Each individual party in a transaction on a platform or marketplace assumes that everyone does what they have to do: the buyer pays, the seller delivers and the platform facilitates the transaction as well as the payment. Might this not be the case, and the payment is handled outside of the platform, all parties involved are exposed to serious risks. With the payment outside of the platform, it is easier to commit fraud, with all the consequences this entails for the reputation of the platform.
The risks for the buyer
As a buyer, you run the greatest risk if the payment did not run via the platform or marketplace. Despite the agreement you have made, the seller could potentially choose not to provide the product or service. At the end of the day, there is no or insufficiënt evidence that the payment actually took place. If things go wrong, neither the owner of the platform nor the payment service provider can do anything for you. They are not involved in the payment. In fact, even if you report it, the police will not be able to undertake action. This only happens when multiple reports have been made against a seller. If you don't want to wait for that, you can start a dispute.
In a lawsuit, you have to be able to prove that the seller did not deliver what you bought. But how are you going to do this if you have hired a cleaner via a platform, and he indicates that he has cleaned your house? In that case, you cannot provide rock-solid evidence. Besides the challenging burden of proof, the amounts involved are often relatively small, which is why the majority of people decide not to make a case out of it. This means that if a fraudulent seller does not deliver, he or she mostly gets away with it. Therefore, if you (as a buyer) choose to make the payment outside the platform, you are powerless and simply at the mercy of the vendor's whims.

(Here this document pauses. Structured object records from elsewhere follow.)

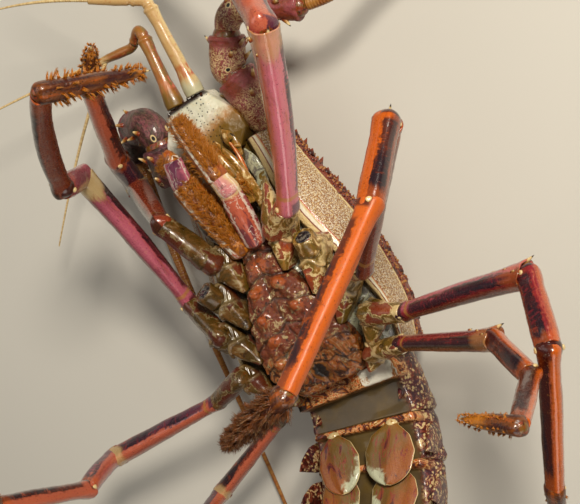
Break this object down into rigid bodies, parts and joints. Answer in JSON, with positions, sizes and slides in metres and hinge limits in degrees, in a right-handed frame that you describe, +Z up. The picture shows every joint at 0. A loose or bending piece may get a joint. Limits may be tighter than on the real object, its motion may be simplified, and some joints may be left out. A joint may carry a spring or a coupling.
{
  "type": "spiny lobster",
  "caption": "Still life-size model of a spiny lobster lying on its back, legs raised and curled over its underside, with long antennae and a curved tail.",
  "frame": {"origin": "the flat on the middle of the carapace's back, where it rests on the floor", "axes": "+Z up from the floor, the way the underside faces; +Y towards the head; +X towards the animal's own left"},
  "size_m": [0.4067, 0.5253, 0.1844],
  "materials": {
    "carapace_shell": "satin granular shell, tan with a cream rim",
    "sternum_shell": "satin shell, orange-red knobs marbled with cream",
    "cream_shell": "satin cream shell blotched red-brown",
    "antenna_shell": "mauve-brown shell netted with cream",
    "whip_shell": "orange-brown ringed shell",
    "leg_shell": "glossy pink-red shell with purple stripes",
    "leg_end_shell": "glossy orange-red shell, cream at the joints",
    "bristles": "orange-brown bristles over an orange-red shell",
    "tail_shell": "mottled maroon and cream shell with khaki skin between",
    "eye_glossy": "glossy near-black"
  },
  "bodies": {
    "root": {"carapace": "carapace_shell", "sternum": "sternum_shell", "epistome": "cream_shell", "mandible_left": "cream_shell", "eye_left": "eye_glossy", "antennule_left": "cream_shell", "antenna_base_left": "antenna_shell", "antenna_middle_left": "antenna_shell", "antenna_end_left": "antenna_shell", "whip_near_left": "whip_shell", "whip_far_left": "whip_shell", "maxilliped_upper_left": "leg_shell", "maxilliped_lower_left": "bristles", "leg_2_stump_left": "cream_shell", "mandible_right": "cream_shell", "eye_right": "eye_glossy", "antennule_right": "cream_shell", "antenna_base_right": "antenna_shell", "antenna_middle_right": "antenna_shell", "antenna_end_right": "antenna_shell", "whip_near_right": "whip_shell", "whip_far_right": "whip_shell", "maxilliped_upper_right": "leg_shell", "maxilliped_lower_right": "bristles", "leg_2_stump_right": "cream_shell", "leg_1_left_upper": "leg_shell", "leg_1_left_lower": "leg_end_shell", "leg_1_left_dactyl": "bristles", "leg_1_right_upper": "leg_shell", "leg_1_right_lower": "leg_end_shell", "leg_1_right_dactyl": "bristles", "leg_3_left_upper": "leg_shell", "leg_3_left_lower": "leg_end_shell", "leg_3_left_dactyl": "bristles", "leg_3_right_upper": "leg_shell", "leg_3_right_lower": "leg_end_shell", "leg_3_right_dactyl": "bristles", "leg_4_left_upper": "leg_shell", "leg_4_left_lower": "leg_end_shell", "leg_4_left_dactyl": "bristles", "leg_4_right_upper": "leg_shell", "leg_4_right_lower": "leg_end_shell", "leg_4_right_dactyl": "bristles", "leg_5_left_upper": "leg_shell", "leg_5_left_lower": "leg_end_shell", "leg_5_left_dactyl": "bristles", "leg_5_right_upper": "leg_shell", "leg_5_right_lower": "leg_end_shell", "leg_5_right_dactyl": "bristles", "tail_1": "tail_shell", "tail_2": "tail_shell", "tail_3": "tail_shell", "tail_4": "tail_shell", "tail_5": "tail_shell", "tail_6": "tail_shell", "telson": "tail_shell", "uropod_inner_left": "tail_shell", "uropod_inner_right": "tail_shell", "uropod_outer_left": "tail_shell", "uropod_outer_right": "tail_shell"}
  },
  "joints": []
}
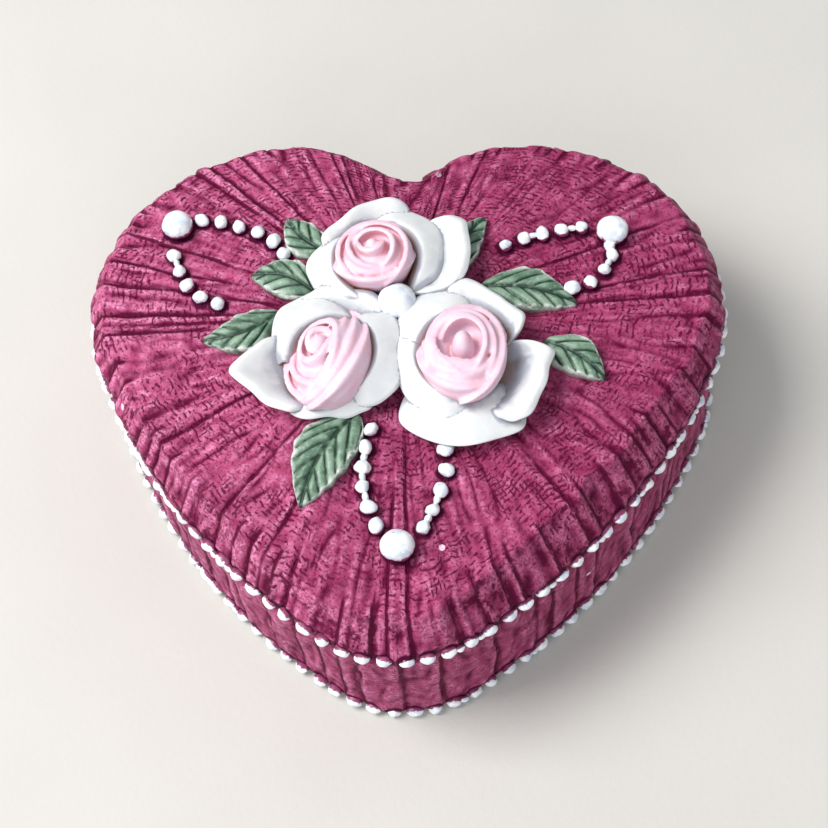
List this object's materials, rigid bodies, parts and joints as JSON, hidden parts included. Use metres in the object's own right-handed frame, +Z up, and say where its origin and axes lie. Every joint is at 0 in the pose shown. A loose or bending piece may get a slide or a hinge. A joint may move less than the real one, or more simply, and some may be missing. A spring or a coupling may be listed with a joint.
{
  "type": "trinket box",
  "caption": "Heart-shaped trinket box with pleated sides, beaded edgings and a lift-off lid that carries roses, leaves and loops of pearls.",
  "frame": {"origin": "middle of the underside, on the table", "axes": "+X across the heart, +Y from its tip to its notch, +Z up"},
  "size_m": [0.1112, 0.0986, 0.0446],
  "materials": {
    "mauve_resin": "hand-painted cast resin, satin, dark wash in the folds",
    "pearl_white": "gloss pearl paint",
    "ivory_petal": "matt bisque white with grey shading",
    "pink_bud": "matt pale pink, deeper in the folds",
    "leaf_green": "matt grey-green with dark veins",
    "felt": "wool felt"
  },
  "bodies": {
    "base": {"base_bead_edging": "pearl_white", "base_felt_pad": "felt", "base_shell": "mauve_resin"},
    "lid": {"centre_pearl": "pearl_white", "end_pearl_front": "pearl_white", "end_pearl_left": "pearl_white", "end_pearl_right": "pearl_white", "leaf_back_left": "leaf_green", "leaf_back_right": "leaf_green", "leaf_front": "leaf_green", "leaf_lower_left": "leaf_green", "leaf_lower_right": "leaf_green", "leaf_upper_left": "leaf_green", "leaf_upper_right": "leaf_green", "lid_bead_edging": "pearl_white", "lid_shell": "mauve_resin", "pearl_string_front": "pearl_white", "pearl_string_left": "pearl_white", "pearl_string_right": "pearl_white", "rose_back_bud": "pink_bud", "rose_back_petal_1": "ivory_petal", "rose_back_petal_2": "ivory_petal", "rose_back_petal_3": "ivory_petal", "rose_back_petal_4": "ivory_petal", "rose_left_bud": "pink_bud", "rose_left_petal_1": "ivory_petal", "rose_left_petal_2": "ivory_petal", "rose_left_petal_3": "ivory_petal", "rose_left_petal_4": "ivory_petal", "rose_left_petal_5": "ivory_petal", "rose_right_bud": "pink_bud", "rose_right_petal_1": "ivory_petal", "rose_right_petal_2": "ivory_petal", "rose_right_petal_3": "ivory_petal", "rose_right_petal_4": "ivory_petal", "rose_right_petal_5": "ivory_petal"}
  },
  "joints": [
    {"name": "lid_lift", "type": "slide", "parent": "base", "child": "lid", "axis": [0, 0, 1], "range_m": [0, 0.06]}
  ]
}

Reducing the risks for the seller
For the seller, the risk lies in the absence of payment for the service or product provided. If you want to avoid this risk, there are several things you can do as a seller. For example, you can make a reservation on the buyer's credit card ensuring that the amount is already set aside for payment. You can also agree on a direct debit authorization. Furthermore, you can choose to apply escrow to the delivery and payment. In that case, the payment will go through the platform's payment service provider and you as a seller can hold on to your product or service until the payment has been made. Think, for example, of a holiday home owner who can use escrow to ensure that the code of a key cabinet is not released until the payment has been made. Or a seller on a trading platform who only sends the package once payment has been made and receives payment after the package has actually been delivered. These are proven to reduce payment risks and, in the previously used example, provide a pleasant guarantee that the tenant or buyer will meet the payment obligation.
Risk for buyer and seller: the platform goes bankrupt
A situation where both buyer and seller are running a financial risk is if the platform does not use a platform-PSP (payment service provider) is bankruptcy. It is therefore important for the buyer and seller to check that this is done in accordance with the applicable rules prior to trading on a platform. In this way, European PSD2 legislation must be complied with. PSD2 requires, among other things, that the payment service provider (PSP) with which the platform works must put the buyer's payment into a third-party account. The money from the payments is then never transferred to the account of the platform itself, but always to the third-party account of the payment service provider. This means that if the platform goes bankrupt, the payment can easily be returned to the buyer or transferred to the seller. Thus, the trustee cannot claim the money in the PSP's third-party account in order to pay off the platform's debts.
An example of this is Plugify, a platform on which artists could be booked. Because Plugify collaborated with a specialized platform PSP, the money of buyers and sellers was secured.
Four risks you run as a platform owner
If you, as a platform owner, decide to handle payments outside your platform and without the help of a PSP, the following four risks are at stake:
you have to wait for your money (service fees)
there is no payment at all
you miss turnover due to private payment
you have no insight into fraudulent acts
If you as a platform allow buyers to pay via invoice, in most cases this unfortunately means that the invoice is paid very late or not at all. This often means that you have to chase payments and the liquidity is at risk. You could set up a debt collection process for this, but this does not guarantee the payment. In the end, if the buyer has no money in his account, the collection cannot be carried out.
Disintermediation will reduce your turnover
The revenue model of a platform is usually based on a percentage of a transaction or on the number of transactions. If users of your platform decide to arrange payment privately outside the platform, you will miss out on this transaction. For example, a consumer can place a job on a handyman's platform and agree with the handyman to make the payment directly. You can prevent this by having all payments run through your platform. In addition, you can adjust the settings so that a review can only be posted about the handyman if the entire process has been done via the platform.
Concluding that there are quite a few risks for all parties involved in making the payment outside the platform. As a platform owner, you want to safeguard your turnover and drive growth. To achieve this, minimizing these risks and creating a reliable platform for buyers and sellers is a first priority.
Only then, is there a good basis for trading.